Third, ABA argued that a ruling that a loan is “made” in the state where the borrower is located will create an administrative morass:  such a rule would require state-chartered depository institutions to determine a borrower’s location each time the borrower uses a credit card or obtains an online loan and then apply the appropriate state’s interest-rate laws. Borrowers often travel, make online purchases, use mobile devices, and receive loan approvals long after submitting applications, making it difficult for lenders to know where borrowers are when credit is extended. This approach could force lenders to apply multiple interest-rate plans to a single account while imposing compliance burdens that national banks would not face.

Finally, ABA argued that the FDIC has long recognized that a state’s opt-out cannot affect state banks located in other states.

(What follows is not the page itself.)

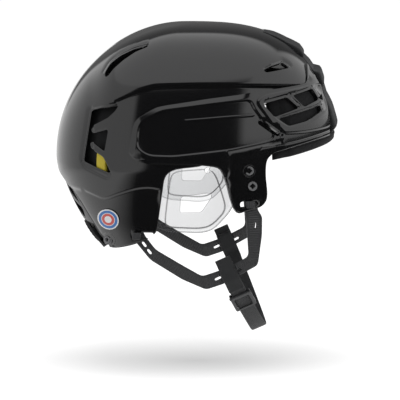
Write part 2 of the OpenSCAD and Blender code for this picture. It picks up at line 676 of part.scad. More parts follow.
// Small slots through a loop, from end to end
loop_slot_shares = [[[-19, -40.6], [-18.1, -42.1]], [[-17.2, -43.9], [-16.3, -45.3]],
    [[6.7, -57], [8.2, -56.1]], [[14.2, -53.3], [15.5, -52.4]], [[20.4, -31.7], [20.4, -33.6]]];
loop_slot_r = 1.1;
module ear_loop() {
    difference() {
        side_prism(loop_shares, loop_y - loop_t / 2, loop_y + loop_t / 2);
        for (s = loop_slot_shares) hull() for (q = side_view(s)) translate([q[0], loop_y, q[1]])
            rotate([90, 0, 0]) cylinder(r = loop_slot_r, h = overrun, center = true, $fn = 12);
    }
    peg(front_slot_x, front_slot_z, front_peg_out);
    peg(rear_peg_x, rear_slot_z, rear_peg_out);
}
module ear_loop_left() {
    color([0.09, 0.09, 0.095]) ear_loop();
}
module ear_loop_right() {
    color([0.09, 0.09, 0.095]) mirror([0, 1, 0]) ear_loop();
}

// Chin webbing: folded over both bars and hanging between them in a leaning plane
web_x = 10.4 * unit_l;
web_z = -51.5 * unit_h;
web_lean = 24;
web_bend_r = 22;
fold_top = 0.6;
fold_h = 17;
fold_open = 3;
tail_h = 9;
module web_frame() {
    translate([web_x, 0, web_z]) rotate([0, -web_lean, 0]) rotate([90, 0, 90]) children();
}
function web_s(y) = web_drop - (sqrt(y * y + web_bend_r * web_bend_r) - web_bend_r)
    * (web_drop - fold_h) / (sqrt(loop_y * loop_y + web_bend_r * web_bend_r) - web_bend_r);
function web_normal(y) = let (d = (web_s(y + gap) - web_s(y - gap)) / (2 * gap)) [d, 1] / sqrt(1 + d * d);
module chin_webbing() {
    n = 24;
    ys = [for (i = [0 : n]) loop_y * (2 * i / n - 1)];
    lower = [for (y = ys) [y, -web_s(y)] - web_t / 2 * web_normal(y)];
    upper = [for (i = [n : -1 : 0]) [ys[i], -web_s(ys[i])] + web_t / 2 * web_normal(ys[i])];
    color([0.08, 0.08, 0.085]) web_frame() translate([0, 0, -web_w / 2]) {
        linear_extrude(web_w) polygon(concat(lower, upper));
        for (s = [0, 1]) mirror([s, 0, 0]) translate([loop_y, 0, 0]) {
            difference() {
                linear_extrude(web_w) polygon(fold_outline(web_t));
                translate([0, 0, -overrun / 2]) linear_extrude(web_w + overrun) polygon(fold_outline(0));
            }
            translate([fold_in, fold_top, 0]) cube([web_t, tail_h, web_w]);
        }
    }
}
fold_in = loop_t / 2 + gap;
// The folded end of the webbing round a loop's bar, open wider at its foot
function fold_outline(t) = [[-fold_in - t, fold_top + t], [fold_in + t, fold_top + t],
    [loop_t / 2 + fold_open + t, web_t - fold_h - t], [-loop_t / 2 - fold_open - t, web_t - fold_h - t]];

// Ladder-lock buckle on the right-hand webbing
buckle_y = -57;
buckle_bar = 2.6;
buckle_t = 5;
buckle_clear = 0.5;
module buckle() {
    d = (web_s(buckle_y + gap) - web_s(buckle_y - gap)) / (2 * gap);
    color([0.1, 0.1, 0.1]) web_frame() translate([buckle_y, -web_s(buckle_y), 0]) rotate(atan(-d))
        difference() {
            cube([buckle_l, buckle_t, web_w + 2 * buckle_bar + 2 * gap], center = true);
            cube([overrun, web_t + 2 * buckle_clear, web_w + 2 * gap], center = true);
            for (s = [-1, 1]) translate([s * buckle_l / 4, buckle_t / 2, 0])
                cube([buckle_l / 4, buckle_t, web_w], center = true);
        }
}

front_shell();
rear_shell();
center_insert();
crown_liner();
rear_liner_left();
rear_liner_right();
brow_liner();
brow_sweatband();
temple_liner_left();
temple_liner_right();
impact_pod_left();
impact_pod_right();
nape_pad();
occipital_lattice();
occipital_housing();
housing_cover();
dial();
rack_left();
rack_right();
ear_guard_left();
ear_guard_right();
ear_guard_rivets();
visor_nuts();
corner_screws();
ear_loop_left();
ear_loop_right();
chin_webbing();
buckle();
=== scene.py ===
import math

import bpy
import numpy as np
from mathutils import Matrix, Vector
from mathutils.geometry import delaunay_2d_cdt


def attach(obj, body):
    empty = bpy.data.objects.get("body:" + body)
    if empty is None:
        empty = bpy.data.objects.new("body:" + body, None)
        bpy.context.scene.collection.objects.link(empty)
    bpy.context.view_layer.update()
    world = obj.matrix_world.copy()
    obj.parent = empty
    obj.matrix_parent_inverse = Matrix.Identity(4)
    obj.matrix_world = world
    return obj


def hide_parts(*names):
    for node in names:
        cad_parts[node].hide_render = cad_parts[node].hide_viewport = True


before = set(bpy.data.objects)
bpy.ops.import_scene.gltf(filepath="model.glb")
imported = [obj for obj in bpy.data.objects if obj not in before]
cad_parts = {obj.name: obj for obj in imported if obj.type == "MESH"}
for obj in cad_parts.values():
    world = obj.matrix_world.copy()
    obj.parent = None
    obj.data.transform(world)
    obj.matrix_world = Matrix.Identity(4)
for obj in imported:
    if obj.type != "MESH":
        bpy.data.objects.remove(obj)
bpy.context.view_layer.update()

bl_info = {
    "name": "Ice Hockey Helmet",
    "version": (1, 0, 0),
    "blender": (4, 5, 0),
    "location": "View3D > Sidebar > Helmet",
    "description": "Dresses the packed ice hockey helmet: shells, padding, ear guards, straps and the stage",
    "category": "Add Mesh",
}

MM = 0.001
SIDES = (("right", -1.0), ("left", 1.0))


class HelmetSizes(bpy.types.PropertyGroup):
    """Sizes of the helmet that a user would change, in metres."""

    length: bpy.props.FloatProperty(
        name="Length", description="Length of the shell without its raised parts", default=0.269, unit="LENGTH")
    width: bpy.props.FloatProperty(
        name="Width", description="Width of the shell without its raised parts", default=0.21, unit="LENGTH")
    height: bpy.props.FloatProperty(
        name="Height", description="Height from the nape edge to the crown", default=0.2175, unit="LENGTH")
    wall: bpy.props.FloatProperty(
        name="Wall", description="Thickness of the moulded shell", default=0.003, unit="LENGTH")
    dome_rise: bpy.props.FloatProperty(
        name="Crown rise", description="How far the crown stands proud of the channel beside it",
        default=0.0035, unit="LENGTH")
    panel_depth: bpy.props.FloatProperty(
        name="Panel depth", description="Depth of the panel in the side band", default=0.0012, unit="LENGTH")
    lip: bpy.props.FloatProperty(
        name="Edge radius", description="Radius of the shell's rounded edges", default=0.0013, unit="LENGTH")
    spacing: bpy.props.FloatProperty(
        name="Mesh spacing", description="Distance between the points of the shells' meshes",
        default=0.0034, unit="LENGTH")
    web_width: bpy.props.FloatProperty(
        name="Webbing width", description="Width of the chin webbing", default=0.0155, unit="LENGTH")
    web_thickness: bpy.props.FloatProperty(
        name="Webbing thickness", description="Thickness of the chin webbing", default=0.0016, unit="LENGTH")


class HelmetColours(bpy.types.PropertyGroup):
    """Colours of the helmet's finishes, as linear values."""

    shell: bpy.props.FloatVectorProperty(
        name="Shell", description="Colour of the gloss shells", subtype="COLOR", default=(0.0045, 0.0045, 0.005))
    trim: bpy.props.FloatVectorProperty(
        name="Trim", description="Colour of the matte plastic trim", subtype="COLOR", default=(0.013, 0.0135, 0.0145))
    foam: bpy.props.FloatVectorProperty(
        name="Foam", description="Colour of the padding", subtype="COLOR", default=(0.008, 0.0082, 0.0087))
    pod: bpy.props.FloatVectorProperty(
        name="Pods", description="Colour of the impact pods", subtype="COLOR", default=(0.5, 0.4, 0.025))
    web: bpy.props.FloatVectorProperty(
        name="Webbing", description="Colour of the chin webbing", subtype="COLOR", default=(0.014, 0.0145, 0.0155))
    clear: bpy.props.FloatVectorProperty(
        name="Ear guard", description="Tint of the clear ear guards", subtype="COLOR", default=(0.93, 0.94, 0.95))
    floor: bpy.props.FloatVectorProperty(
        name="Floor", description="Colour of the floor and backdrop", subtype="COLOR", default=(1.0, 1.0, 1.0))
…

ABA cited a 1983 FDIC interpretive letter stating that state banks may rely on their home-state interest-rate authority when lending to residents of both their own states and states that have opted out of DIDMCA’s preemption provisions. ABA added that, in the Greenwood Trust litigation, the FDIC took the same position and explained that a state’s opt-out does not affect loans made by banks located outside the opt-out state. Taken together, the FDIC has consistently interpreted Section 525 as preventing opt-out states from applying their lending laws to loans made by out-of-state state banks solely because the borrower resides in the opt-out state.

Bottom Line: ABA urged the Tenth Circuit to affirm the district court’s ruling that Colorado’s rate opt-out law violates DIDMCA, arguing that Section 525 ties a loan’s location to the lender’s lending activities, not the borrower’s residence.